Fruit blossoms—apricot, peach, pear, plum, cherry, apple, currant, and gooseberry—yield pollen and honey in abundance during April or May; strawberry and blackberry are sometimes visited freely by bees, but are generally far less important than the others mentioned. Colonies that have wintered well often gather during apple bloom 12 to 15 pounds of surplus honey of fine quality. The raspberry secretes a large amount of nectar of superb quality, and coming in May or June, thus later than the other fruit blossoms and when the colonies are stronger and the weather is more settled, full advantage can nearly always be taken of this yield. Grape and persimmon blossom also in June; the latter is an excellent source. In subtropical portions of the country orange and lemon trees yield fine honey in March and April, and the cultivation of the banana has added a profuse honey yielder which puts forth successive blossoms all through the summer months.

Locust, tulip tree ("poplar," or whitewood), and horse-chestnut, useful for shade, ornament, and timber, are all fine honey producers in May. The locust yields light-colored, clear honey of fine quality, the others amber-colored honey of good body and fair flavor.

Clovers.—Crimson, blossoming in April or May, yields fine, light-colored honey; white, alsike, and mammoth or medium, blossoming in May, June, and July, give honey of excellent quality and rich yellow color.

Mustard grown for seed flowers from June to August. The honey is somewhat acrid and crystallizes soon, yet the plant, where abundant, is of much importance to the bees and the bee keeper in case other forage is scant at the time.

Asparagus blossoms are much visited by bees in June and July.

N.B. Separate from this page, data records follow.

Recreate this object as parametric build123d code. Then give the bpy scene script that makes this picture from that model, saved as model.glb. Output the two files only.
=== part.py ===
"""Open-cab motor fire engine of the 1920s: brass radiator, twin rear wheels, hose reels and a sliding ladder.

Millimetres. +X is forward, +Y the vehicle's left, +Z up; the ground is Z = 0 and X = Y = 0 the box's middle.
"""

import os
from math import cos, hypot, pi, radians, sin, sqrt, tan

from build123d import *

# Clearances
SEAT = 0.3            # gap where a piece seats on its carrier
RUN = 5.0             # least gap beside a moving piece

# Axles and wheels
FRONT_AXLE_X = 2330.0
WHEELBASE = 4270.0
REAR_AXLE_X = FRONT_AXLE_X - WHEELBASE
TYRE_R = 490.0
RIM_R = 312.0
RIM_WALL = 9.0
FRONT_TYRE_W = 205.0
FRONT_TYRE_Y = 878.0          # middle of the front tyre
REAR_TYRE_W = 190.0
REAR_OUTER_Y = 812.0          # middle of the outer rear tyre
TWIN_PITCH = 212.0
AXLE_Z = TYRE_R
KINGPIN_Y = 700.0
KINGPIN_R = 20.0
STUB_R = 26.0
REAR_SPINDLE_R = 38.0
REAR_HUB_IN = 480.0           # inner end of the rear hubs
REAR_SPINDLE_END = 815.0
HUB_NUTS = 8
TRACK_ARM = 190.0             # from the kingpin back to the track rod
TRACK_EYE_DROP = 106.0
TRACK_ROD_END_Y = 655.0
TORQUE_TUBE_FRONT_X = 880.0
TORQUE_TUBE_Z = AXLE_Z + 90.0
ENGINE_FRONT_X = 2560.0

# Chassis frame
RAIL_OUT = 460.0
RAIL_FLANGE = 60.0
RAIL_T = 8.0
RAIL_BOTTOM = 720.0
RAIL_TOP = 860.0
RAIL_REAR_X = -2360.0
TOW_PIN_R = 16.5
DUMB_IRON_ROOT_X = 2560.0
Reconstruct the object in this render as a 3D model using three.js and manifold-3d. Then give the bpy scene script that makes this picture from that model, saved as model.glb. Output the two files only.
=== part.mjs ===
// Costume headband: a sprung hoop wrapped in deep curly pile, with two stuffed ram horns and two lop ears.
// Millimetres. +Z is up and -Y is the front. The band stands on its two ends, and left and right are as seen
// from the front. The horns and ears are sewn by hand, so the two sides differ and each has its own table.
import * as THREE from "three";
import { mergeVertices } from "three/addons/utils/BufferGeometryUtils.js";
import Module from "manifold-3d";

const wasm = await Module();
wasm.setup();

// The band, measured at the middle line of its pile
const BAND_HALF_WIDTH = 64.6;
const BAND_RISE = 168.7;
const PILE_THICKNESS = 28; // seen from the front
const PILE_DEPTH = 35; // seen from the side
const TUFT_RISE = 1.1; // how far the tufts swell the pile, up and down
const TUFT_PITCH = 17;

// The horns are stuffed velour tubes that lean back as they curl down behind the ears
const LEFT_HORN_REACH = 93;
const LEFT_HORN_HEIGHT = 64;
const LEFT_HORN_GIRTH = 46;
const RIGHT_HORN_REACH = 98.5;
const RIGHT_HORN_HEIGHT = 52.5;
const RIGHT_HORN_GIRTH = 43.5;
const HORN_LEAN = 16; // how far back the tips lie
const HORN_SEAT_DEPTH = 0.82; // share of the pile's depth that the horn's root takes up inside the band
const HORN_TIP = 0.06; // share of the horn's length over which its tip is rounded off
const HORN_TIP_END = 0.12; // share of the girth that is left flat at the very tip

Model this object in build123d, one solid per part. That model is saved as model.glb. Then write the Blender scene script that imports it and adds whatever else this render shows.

Esparcet, or sainfoin, yields in May and June fine honey, almost as clear as spring water. It is a perennial leguminous plant, rather hardy, an excellent forage crop, and particularly valuable for milch cows. It succeeds best on a limestone soil or when lime is used as a fertilizer, and is itself an excellent green manure for soils deficient in nitrogen and phosphoric acid.

Sulla, or sulla clover, a perennial plant, closely related to esparcet or sainfoin, succeeds, like the latter, best upon limestone soil or when fertilized with lime. It yields a splendid quality of honey from beautiful pink blossoms, which continue during May and June. The plant is an excellent soil fertilizer and of great value in connection with the feeding of stock, particularly dairy animals. It is, however, much less hardy than esparcet, and success with it can therefore hardly be looked for above the latitude of North Carolina and Arkansas. When the qualities and requirements of this plant were brought by the writer to the notice of a prominent scientific agriculturist of the South, this gentleman suggested as very probable that the black belt of Alabama, Mississippi, Louisiana, and Texas would be well adapted to it, the lands of this region being exceedingly strong in lime. In portions of southern Europe sulla clover is a most important forage crop for farm stock as well as for honey bees.

Serradella is an annual leguminous plant which will grow on sandy land, and which yields, besides good forage, clear honey of good quality in June and July.

Chestnut, valuable for timber, ornament, shade, and nuts, yields honey and pollen in June or July.